Harrison also collects more than one hundred photographs - from intimate, never-before-seen family photos to iconic images of Harrison as a member of the world's most photographed band. The work of nine renowned photographers is featured in a stunning sixty-page gallery. Included among them are German photographers Max Scheler's and Jürgen Vollmer's early photos of the band's wild days in Hamburg. There is also the deeply personal work of Astrid Kirchherr, who shot the Beatles' earliest formal portraits in a Hamburg fairground and became a close friend of George's. P.J. Griffiths photographed the band for a newspaper article in 1963 on the Liverpool scene. David Hurn shot the filming of A Hard Day's Night and Help! Curt Gunther was one of the few photographers allowed to travel with the group during their 1964 North American tour. And Mark Seliger shot what became the definitive late-period portrait of Harrison for ROLLING STONE's twenty-fifth anniversary issue in 1992.
Excerpt
A Few Words About George
BY OLIVIA HARRISON
THE SILENCE of George's absence in our lives is deafening. Although he often renounced his role as an entertainer, my life with him was never boring. There were many comedies and a few tragedies but, most of all, deep love for all living things. He was a warrior who faced life's battles with extraordinary courage. In the words of Bob Dylan, "He had the strength of a hundred men." The power of his convictions was as strong as a hundred men, all right. As Arjuna asked Krishna for guidance on the battlefield, so George faced the many battles before him with spiritual courage and unwavering conviction.
Our son, Dhani, and I, like George's friends, were spoiled by his rich and loving presence: from the morning wake-up call, which could have been (depending on our location and mood) a morning raga, a Vedic chant, a Mozart concerto, Cab Calloway's "Bugle Call Rag," or Hoagy's earliest instrumental version of "Stardust," to the day's final tune, maybe whistled on his way to bed and which I would wake up in the morning singing. He loved planting the seed of a song and would sometimes whistle a tune I disliked just to see if he could get it rolling around in my head. After I would complain about it, he'd say, "Okay, here's one to replace it," and whistle another.
All senses were satisfied as incense blew in the morning breeze, mingling with the steam from hot cups of tea. If he stepped out the door for a breath of morning air, he always returned with a flower or leaf that would have gone unnoticed by everyone else, in the same way many among us would have gone unnoticed were it not for his ability to "see" the true person inside the bodily form. He always went straight to the heart of a person, and that ability extended to any subject or matter or work before him. His ability to penetrate to the core gave him, as he put it, "a different slant, a different patter," than anyone I ever knew.
George said he felt closest to God in nature, and some may assume his passion as a landscape gardener was founded solely on his immense love and knowledge of plants as well as his extraordinary vision.
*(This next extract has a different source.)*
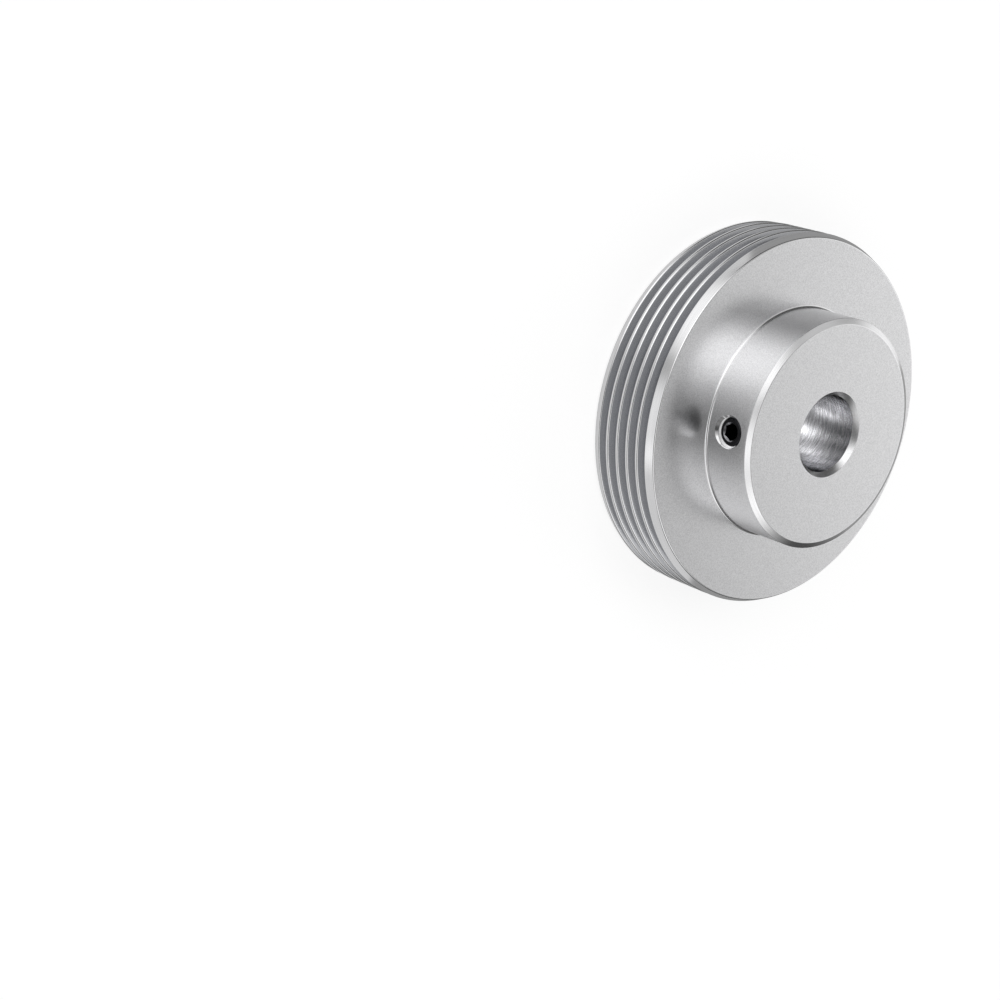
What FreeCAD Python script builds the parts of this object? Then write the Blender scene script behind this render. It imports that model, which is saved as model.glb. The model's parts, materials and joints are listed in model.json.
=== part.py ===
"""Ribbed belt pulley with a plain hub, a through bore and a radial set screw.

The pulley stands on its back face. The origin is the centre of the bore at that face, and +Z runs along
the bore towards the hub. Lengths are in millimetres and angles in degrees.
"""

import FreeCAD, Part
import math
import os

# Belt rim: profile of a ribbed belt section with a pitch of 3.56 mm
RIM_DIAMETER = 98.0
GROOVE_COUNT = 5
GROOVE_PITCH = 3.56
GROOVE_ANGLE = 40.0
CREST_RADIUS = 0.5
ROOT_RADIUS = 0.5
# the small rounds of the grooves repeat, so each is turned as a few flats
ROUND_FLATS = 2
GROOVE_TO_FACE = 3.6
RIM_CHAMFER_LENGTH = 2.2
RIM_CHAMFER_ANGLE = 25.0

# Hub on the front face
HUB_DIAMETER = 60.0
HUB_PROJECTION = 14.0
HUB_CHAMFER_WIDTH = 1.5
HUB_CHAMFER_DEPTH = 0.7
HUB_FILLET = 0.6

# Through bore, with the same chamfer at both ends
BORE_DIAMETER = 20.0
BORE_CHAMFER = 1.2

# Tapped hole through the hub wall, and the set screw in it
SCREW_DIAMETER = 8.0
SCREW_THREAD_PITCH = 1.25
SCREW_LENGTH = 16.0
SCREW_RECESS = 0.9
SCREW_TO_FACE = 7.0
SCREW_END_CHAMFER = 0.3
SCREW_COUNTERSINK_DIAMETER = 9.0
THREAD_CLEARANCE = 0.02
SOCKET_ACROSS_FLATS = 4.0
SOCKET_DEPTH = 5.0
SOCKET_MOUTH_DIAMETER = 4.9
SOCKET_BOTTOM_ANGLE = 120.0
CUP_DIAMETER = 5.0
CUP_ANGLE = 118.0

# Values that follow from the sizes above
RIM_RADIUS = RIM_DIAMETER / 2
RIM_WIDTH = (GROOVE_COUNT - 1) * GROOVE_PITCH + 2 * GROOVE_TO_FACE
RIM_CHAMFER_DROP = RIM_CHAMFER_LENGTH * math.tan(math.radians(RIM_CHAMFER_ANGLE))
HUB_RADIUS = HUB_DIAMETER / 2
HUB_TOP = RIM_WIDTH + HUB_PROJECTION
BORE_RADIUS = BORE_DIAMETER / 2
HALF_GROOVE = math.radians(GROOVE_ANGLE / 2)
# both threads are plain walls at the pitch diameter of the thread, which splits its metal evenly
THREAD_TO_PITCH_DIAMETER = 0.6495
THREAD_RADIUS = (SCREW_DIAMETER - THREAD_TO_PITCH_DIAMETER * SCREW_THREAD_PITCH) / 2
SCREW_HEIGHT = RIM_WIDTH + SCREW_TO_FACE


def point(radius, height):
    """Returns a point of a turned outline, in the plane through the bore's axis."""
    return FreeCAD.Vector(radius, 0, height)


def line(start, end):
    """Returns a straight edge."""
    return Part.LineSegment(start, end).toShape()


def arc(start, middle, end):
    """Returns a round edge through three points."""
    return Part.Arc(start, middle, end).toShape()


def turned(edges):
    """Returns the solid that an outline sweeps in a full turn about Z."""
    face = Part.Face(Part.Wire(edges))
    return face.revolve(FreeCAD.Vector(0, 0, 0), FreeCAD.Vector(0, 0, 1), 360)


def joined(points):
    """Returns the straight edges through a list of points."""
    return [line(start, end) for start, end in zip(points, points[1:])]


def groove_centres():
    """Returns the heights of the groove centres, from the back face up."""
    return [GROOVE_TO_FACE + number * GROOVE_PITCH for number in range(GROOVE_COUNT)]


def sharp_root_radius():
    """Returns the radius at which a groove's two flanks would meet."""
    sharp_crest = RIM_RADIUS + CREST_RADIUS * (1 / math.sin(HALF_GROOVE) - 1)
    return sharp_crest - GROOVE_PITCH / 2 / math.tan(HALF_GROOVE)


def round_points(axis_radius, centre, radius, side):
    """Returns a small round between two flanks as a few flats, from its lower flank to its upper one.

    The round's centre is at axis_radius. side is 1 for the top of a rib and -1 for the bottom of a groove.
    """
    sweep = math.pi / 2 - HALF_GROOVE
    points = []
    for number in range(ROUND_FLATS + 1):
        angle = sweep * (2 * number / ROUND_FLATS - 1)
        height = centre + radius * math.sin(angle)
        points.append(point(axis_radius + side * radius * math.cos(angle), height))
    return points


def root_points(centre):
    """Returns a groove's round bottom."""
    axis_radius = sharp_root_radius() + ROOT_RADIUS / math.sin(HALF_GROOVE)
    return round_points(axis_radius, centre, ROOT_RADIUS, -1)


def crest_points(centre):
    """Returns the round top of the rib between two grooves."""
    return round_points(RIM_RADIUS - CREST_RADIUS, centre, CREST_RADIUS, 1)


def rim_corner():
    """Returns the corner of the last flank and the rim chamfer, as (radius, distance from the rim's face).

    Where the flank runs out to the full rim first, a short land joins the two, and it has two points.
    """
    flank_slope = 1 / math.tan(HALF_GROOVE)
    chamfer_slope = RIM_CHAMFER_DROP / RIM_CHAMFER_LENGTH
    chamfer_root = RIM_RADIUS - RIM_CHAMFER_DROP
    sharp_root = sharp_root_radius()
    distance = (sharp_root + GROOVE_TO_FACE * flank_slope - chamfer_root) / (flank_slope + chamfer_slope)
    radius = chamfer_root + distance * chamfer_slope
    if radius <= RIM_RADIUS:
        return [(radius, distance)]
    flank_end = GROOVE_TO_FACE - (RIM_RADIUS - sharp_root) / flank_slope
    return [(RIM_RADIUS, flank_end), (RIM_RADIUS, RIM_CHAMFER_LENGTH)]


def rim_points():
    """Returns the rim's outline, from the back face's outer edge to the front face's."""
    corner = rim_corner()
    face_radius = RIM_RADIUS - RIM_CHAMFER_DROP
    points = [point(face_radius, 0)]
    points += [point(radius, distance) for radius, distance in reversed(corner)]
    for number, centre in enumerate(groove_centres()):
        if number:
            points += crest_points(centre - GROOVE_PITCH / 2)
        points += root_points(centre)
    points += [point(radius, RIM_WIDTH - distance) for radius, distance in corner]
    return points + [point(face_radius, RIM_WIDTH)]


def hub_edges():
    """Returns the outline from the rim's front face over the hub and back through the bore."""
    face_radius = RIM_RADIUS - RIM_CHAMFER_DROP
    fillet_drop = HUB_FILLET * (1 - math.cos(math.radians(45)))
    foot = point(HUB_RADIUS + HUB_FILLET, RIM_WIDTH)
    wall = point(HUB_RADIUS, RIM_WIDTH + HUB_FILLET)
    outline = [
        wall,
        point(HUB_RADIUS, HUB_TOP - HUB_CHAMFER_DEPTH),
        point(HUB_RADIUS - HUB_CHAMFER_WIDTH, HUB_TOP),
        point(BORE_RADIUS + BORE_CHAMFER, HUB_TOP),
        point(BORE_RADIUS, HUB_TOP - BORE_CHAMFER),
        point(BORE_RADIUS, BORE_CHAMFER),
        point(BORE_RADIUS + BORE_CHAMFER, 0),
        point(face_radius, 0),
    ]
    fillet = arc(foot, point(HUB_RADIUS + fillet_drop, RIM_WIDTH + fillet_drop), wall)
    return [line(point(face_radius, RIM_WIDTH), foot), fillet] + joined(outline)


def outward(shape):
    """Turns a shape made along +Z so that it lies along the screw's axis, with its top at the hub's wall."""
    shape.rotate(FreeCAD.Vector(0, 0, 0), FreeCAD.Vector(1, 0, 0), 90)
    shape.translate(FreeCAD.Vector(0, -HUB_RADIUS, SCREW_HEIGHT))
    return shape


def screw_hole():
    """Returns the cutter for the tapped hole through the hub's wall, with its countersink."""
    radius = THREAD_RADIUS + THREAD_CLEARANCE
    mouth = SCREW_COUNTERSINK_DIAMETER / 2
    flare = mouth - radius
    hole = Part.makeCylinder(radius, HUB_RADIUS, FreeCAD.Vector(0, 0, -HUB_RADIUS))
    countersink = Part.makeCone(radius, mouth + flare, 2 * flare, FreeCAD.Vector(0, 0, -flare))
    return outward(hole.fuse(countersink))


def pulley_body():
    """Returns the turned body: grooved rim, flat faces, hub and bore, with the tapped hole drilled in it."""
    return turned(joined(rim_points()) + hub_edges()).cut(screw_hole())


def socket():
    """Returns the cutter for the screw's hexagon socket, from the screw's outer end down."""
    corner = SOCKET_ACROSS_FLATS / 2 / math.cos(math.radians(30))
    corners = [FreeCAD.Vector(corner, 0, 0)]
    for number in range(1, 7):
        angle = math.radians(60 * number)
        corners.append(FreeCAD.Vector(corner * math.cos(angle), corner * math.sin(angle), 0))
    hexagon = Part.Face(Part.makePolygon(corners)).extrude(FreeCAD.Vector(0, 0, -SOCKET_DEPTH))
    inner = SOCKET_ACROSS_FLATS / 2
    tip_depth = inner / math.tan(math.radians(SOCKET_BOTTOM_ANGLE / 2))
    tip = Part.makeCone(0, inner, tip_depth, FreeCAD.Vector(0, 0, -SOCKET_DEPTH - tip_depth))
    mouth = SOCKET_MOUTH_DIAMETER / 2
    bevel = Part.makeCone(inner, mouth, mouth - inner, FreeCAD.Vector(0, 0, inner - mouth))
    return hexagon.fuse([tip, bevel])


def set_screw():
    """Returns the headless screw with its socket outwards and its cup point towards the bore."""
    cup_radius = CUP_DIAMETER / 2
    cup_depth = cup_radius / math.tan(math.radians(CUP_ANGLE / 2))
    outline = [
        point(0, 0),
        point(THREAD_RADIUS - SCREW_END_CHAMFER, 0),
        point(THREAD_RADIUS, -SCREW_END_CHAMFER),
        point(THREAD_RADIUS, -SCREW_LENGTH + THREAD_RADIUS - cup_radius),
        point(cup_radius, -SCREW_LENGTH),
        point(0, -SCREW_LENGTH + cup_depth),
        point(0, 0),
    ]
    screw = turned(joined(outline)).cut(socket())
    screw.translate(FreeCAD.Vector(0, 0, -SCREW_RECESS))
    return outward(screw)


def main():
    """Builds each piece and writes it to its own file."""
    os.makedirs("parts", exist_ok=True)
    pieces = {"pulley_body": pulley_body(), "set_screw": set_screw()}
    for name, shape in pieces.items():
        solid = shape.Solids[0]
        print(name, len(shape.Solids), "solid", solid.isValid(), "volume mm3", round(solid.Volume, 1))
        shape.exportStep("parts/" + name + ".step")


main()
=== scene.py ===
"""Ribbed belt pulley: a turned aluminium body and its blackened set screw, lit in a studio.

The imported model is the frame. The pulley stands on its back face, the bore's axis is +Z and the set
screw's axis lies along -Y. Every length is in metres, written as a number of millimetres times MM.
"""

import json
import logging
import math
from dataclasses import dataclass, field
from enum import Enum

import bmesh
import bpy
from mathutils import Matrix, Vector


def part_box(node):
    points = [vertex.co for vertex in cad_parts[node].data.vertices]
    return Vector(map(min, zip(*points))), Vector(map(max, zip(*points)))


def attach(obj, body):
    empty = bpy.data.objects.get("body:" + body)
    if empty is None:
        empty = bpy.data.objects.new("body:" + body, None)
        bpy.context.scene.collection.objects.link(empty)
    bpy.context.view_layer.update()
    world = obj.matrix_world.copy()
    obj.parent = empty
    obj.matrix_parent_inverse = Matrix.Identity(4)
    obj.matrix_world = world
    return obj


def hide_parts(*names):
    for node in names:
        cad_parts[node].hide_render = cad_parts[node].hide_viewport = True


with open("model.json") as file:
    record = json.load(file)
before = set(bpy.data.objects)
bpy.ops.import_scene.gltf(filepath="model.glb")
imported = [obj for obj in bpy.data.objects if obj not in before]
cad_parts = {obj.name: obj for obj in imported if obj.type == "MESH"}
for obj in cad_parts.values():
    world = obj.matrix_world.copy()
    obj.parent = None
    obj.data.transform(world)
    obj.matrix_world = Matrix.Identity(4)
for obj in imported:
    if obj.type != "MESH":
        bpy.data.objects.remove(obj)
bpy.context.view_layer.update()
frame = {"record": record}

MM = 0.001
# points nearer to each other than this become one, and edges shorter than a tenth of it are none
WELD = 0.001 * MM
SLIVER = WELD / 10
FULL_TURN = 2 * math.pi
HEXAGON = 6
ORIGIN = Vector((0, 0, 0))
UP = Vector((0, 0, 1))
# outlines are drawn in the XZ plane
ACROSS_OUTLINE = Vector((0, 1, 0))

# the sRGB curve is straight up to a limit, and a power beyond it
SRGB_LIMIT = 0.04045
SRGB_SLOPE = 12.92
SRGB_OFFSET = 0.055
SRGB_POWER = 2.4
WHITE = "#ffffff"

# nearly all of a noise texture's values lie between these two
NOISE_LOW = 0.35
NOISE_HIGH = 0.65
NOISE_DETAIL = 2.0
# a fade that starts and ends gently
SOFT_STEP = {"interpolation_type": "SMOOTHSTEP"}

log = logging.getLogger("pulley")


class Band(Enum):
    """The finishes of the pulley body, in the order of its material slots."""

    FACE = 0
    BRIGHT = 1
    GROOVE = 2
    WALL = 3
    BORE = 4
    THREAD = 5


class Skin(Enum):
    """The finishes of the set screw, in the order of its material slots."""

    OXIDE = 0
    BURNISHED = 1


def linear_colour(code: str) -> tuple[float, float, float, float]:
    """Turns an sRGB hex colour to the linear one that a shader takes.

    Args:
        code: Six hex digits after a hash sign.

    Returns:
        Red, green, blue and a full alpha.
    """
    channels = []
    for start in (1, 3, 5):
        value = int(code[start : start + 2], 16) / 255
        if value <= SRGB_LIMIT:
            channels.append(value / SRGB_SLOPE)
        else:
            channels.append(((value + SRGB_OFFSET) / (1 + SRGB_OFFSET)) ** SRGB_POWER)
    return (*channels, 1.0)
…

But the driving force was his desire to know God. "If there is a God, we must see Him; if there is a soul we must perceive it. Otherwise it is better not to believe. It is better to be an outspoken atheist than a hypocrite," as he used to remind us! Though he often quoted spiritual greats in this way, George did not, contrary to popular belief, "belong" to any spiritual organization, although many claimed him as their own. George also said, "He who tells all that he knows, tells more than he knows." This usually applied to those who declared they knew the very private George's innermost beliefs. In fact, his spiritual knowledge and experience was many faceted. Still, he managed to dive deep to the heart of each practice, never content to skim the surface. He embraced the essence of all religions although he had little patience for organized religions or dogma that espoused guilt, sin or mystery. For George, there was no mystery, and he would gladly spend hours discussing God with an interested person - and some not so interested!
He was so deep, and I for one was at times guilty of indolence - probably because I knew that the tide of his devotion was so strong that I cold ride those currents with him toward our shared goal of God consciousness. Now, without him, we all have more paddling to do.
George left the world his uniquely beautiful melodies, and some of them were barely born, played once, maybe. Every Dictaphone or tape machine in the house was found with a cassette inside bearing the beginning of a new song, some on piano, ukulele or guitar, some with hysterically funny words, some with fiercely serious lyrics, but all crafted from creativity he knew to be a divine gift.
Besides the company, conversation and wisdom of my beloved friend, I already long for the live background music to our lives. If I began singing a song - any song - he would accompany and encourage me. If I played three chords on the uke (compulsory instrument in our home), he would be my band. George was so generous and "grateful to anyone that is happy or free." A good moment to him was always worth making better.
I love you, George. The joys, sorrows, lessons and love we shared are more than enough to fill my heart until we meet again.